Being A Workaholic Increases The Risk Of Heart Disease By 80%, A Study Concludes
Employees who work overtime usually for more than 8 hours a day, are prone to suffer from heart attacks and strokes later on in life as a study shows an increase in risk by almost 80%.
In explaining the factors that lead to heart disease, one of the study’s authors wrote, “There are several potential mechanisms that may underlie the association between long working hours and heart disease. One is prolonged exposure to psychological stress.”
Simply put, the long hours put in combined with increased stress levels, blood pressure and an unhealthy diet can take a toll on workaholics putting them at risk in suffering from premature heart problems. However, this isn’t the first study that has linked heart health or the lack of it to long working hours.

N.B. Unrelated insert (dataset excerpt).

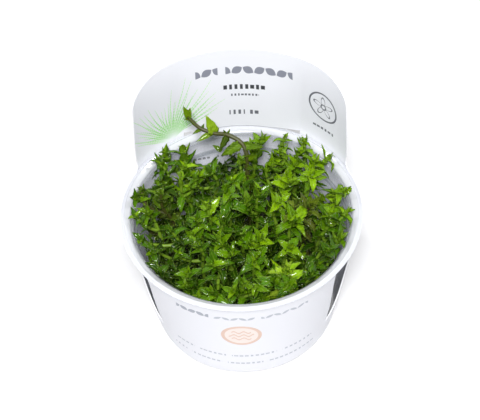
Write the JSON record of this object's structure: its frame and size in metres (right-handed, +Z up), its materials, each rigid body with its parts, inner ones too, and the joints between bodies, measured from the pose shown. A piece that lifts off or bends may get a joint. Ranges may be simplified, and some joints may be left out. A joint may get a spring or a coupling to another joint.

In fact, the lead researcher of this study, Dr. Marianna Virtanen, compiled these findings based on 12 studies whose data goes back all the way to 1958 and which included almost 22000 participants from the Netherlands, Britain, United States, Sweden, Finland, Denmark and Japan.

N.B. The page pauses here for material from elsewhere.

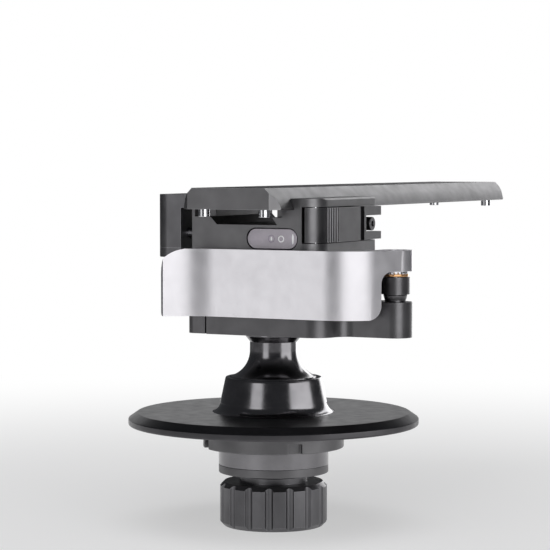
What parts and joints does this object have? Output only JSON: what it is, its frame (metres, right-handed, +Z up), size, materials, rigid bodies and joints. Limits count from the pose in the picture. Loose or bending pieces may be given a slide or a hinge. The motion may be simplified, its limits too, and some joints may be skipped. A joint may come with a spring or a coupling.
{
  "type": "sliding dovetail rail clamp on a levelling ball seat",
  "caption": "Wide round seat disc with a locking ball stem that carries a lever clamp, a bubble level and a long dovetail rail that slides through its jaws.",
  "frame": {"origin": "centre of the seat disc's underside, on the axis of the stem", "axes": "+Z up along the stem, +Y along the rail towards its far end, +X across the clamp towards the lever's pivot"},
  "size_m": [0.107, 0.2275, 0.1201],
  "materials": {
    "black_anodised": "bead-blasted satin black anodised",
    "gloss_black": "smooth semi-gloss black anodised",
    "dark_anodised": "satin dark grey anodised",
    "silver_lever": "fine satin, slightly warm grey titanium colour",
    "steel": "turned and polished",
    "black_steel": "black oxide",
    "bronze": "turned bronze",
    "liner": "natural low-friction plastic",
    "washer_plastic": "black plastic",
    "acrylic": "clear acrylic with a faint mauve tint",
    "liquid": "clear liquid",
    "plug": "knurled bright plug"
  },
  "bodies": {
    "seat": {"seat_disc": "black_anodised", "socket_collar": "gloss_black", "disc_ring_nut": "black_anodised", "socket_cap": "black_anodised", "cup_key": "steel"},
    "knob": {"lock_screw": "steel", "lock_knob": "black_anodised", "knob_screw": "black_steel"},
    "cup": {"pressure_cup": "steel"},
    "liner": {"socket_liner": "liner"},
    "ball": {"ball_stem": "gloss_black", "pan_washer": "washer_plastic", "clamp_bolt": "black_steel"},
    "clamp": {"clamp_base": "dark_anodised", "base_end_cap": "dark_anodised", "end_cap_screws": "black_steel", "clamp_body": "dark_anodised", "seat_jaw": "dark_anodised", "body_screws": "black_steel", "guide_rods": "steel", "level_vial": "acrylic", "vial_liquid": "liquid", "vial_plug": "plug", "pivot_bush": "black_anodised", "catch_hinge_pin": "steel", "catch_spring": "steel", "catch_stop_pin": "black_steel"},
    "catch": {"safety_catch": "black_anodised"},
    "jaw": {"moving_jaw": "dark_anodised", "jaw_plate": "black_anodised", "jaw_screws": "black_steel", "pull_rod": "black_steel", "rod_nut": "black_steel", "jaw_spring": "steel"},
    "lever": {"lever": "silver_lever", "cam_shaft": "steel", "bronze_washer": "bronze", "serrated_ring": "steel", "cam_cap": "black_steel"},
    "rail": {"slide_rail": "dark_anodised", "stop_pins": "steel"}
  },
  "joints": [
    {"name": "lock_knob_turn", "type": "hinge", "parent": "seat", "child": "knob", "pos_m": [0, 0, -0.03], "axis": [0, 0, 1], "range_deg": [-360, 0]},
    {"name": "cup_slide", "type": "slide", "parent": "seat", "child": "cup", "axis": [0, 0, 1], "range_m": [-0.00101, 0.00001]},
    {"name": "ball_azimuth", "type": "hinge", "parent": "seat", "child": "liner", "pos_m": [0, 0, 0.0118], "axis": [0, 0, 1], "continuous": true},
    {"name": "ball_tilt", "type": "hinge", "parent": "liner", "child": "ball", "pos_m": [0, 0, 0.0118], "axis": [1, 0, 0], "range_deg": [-15, 15]},
    {"name": "clamp_pan", "type": "hinge", "parent": "ball", "child": "clamp", "pos_m": [0, 0, 0.033], "axis": [0, 0, 1], "continuous": true},
    {"name": "lever_swing", "type": "hinge", "parent": "clamp", "child": "lever", "pos_m": [0.0496, -0.0052, 0.045], "axis": [0, 0, 1], "range_deg": [0, 100]},
    {"name": "jaw_slide", "type": "slide", "parent": "clamp", "child": "jaw", "axis": [1, 0, 0], "range_m": [-0.00155, 0.00001], "deforming": ["jaw_spring"]},
    {"name": "catch_swing", "type": "hinge", "parent": "clamp", "child": "catch", "pos_m": [0.0248, -0.0172, 0.071], "axis": [0, 0, -1], "range_deg": [0, 10], "stiffness_Nm_per_rad": 0.03, "springref_deg": -11.46},
    {"name": "rail_slide", "type": "slide", "parent": "clamp", "child": "rail", "axis": [0, 1, 0], "range_m": [-0.144, 0.005]}
  ],
  "couplings": [
    {"joint": "jaw_slide", "follows": "lever_swing", "m_per_rad": -0.00087782},
    {"joint": "cup_slide", "follows": "lock_knob_turn", "m_per_rad": 0.00015915}
  ]
}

Among the studies performed, the ones where participants suffered from the greatest risk of heart disease were the ones where participants were asked to recall their working hours. In other studies, where the participants’ working hours were monitored by the team, the risk of heart disease stood at about 40 percent.
In an earlier study conducted three years ago, Dr. Virtanen concluded that working long hours was just as bad as smoking in increasing the risk of dementia as one gets older.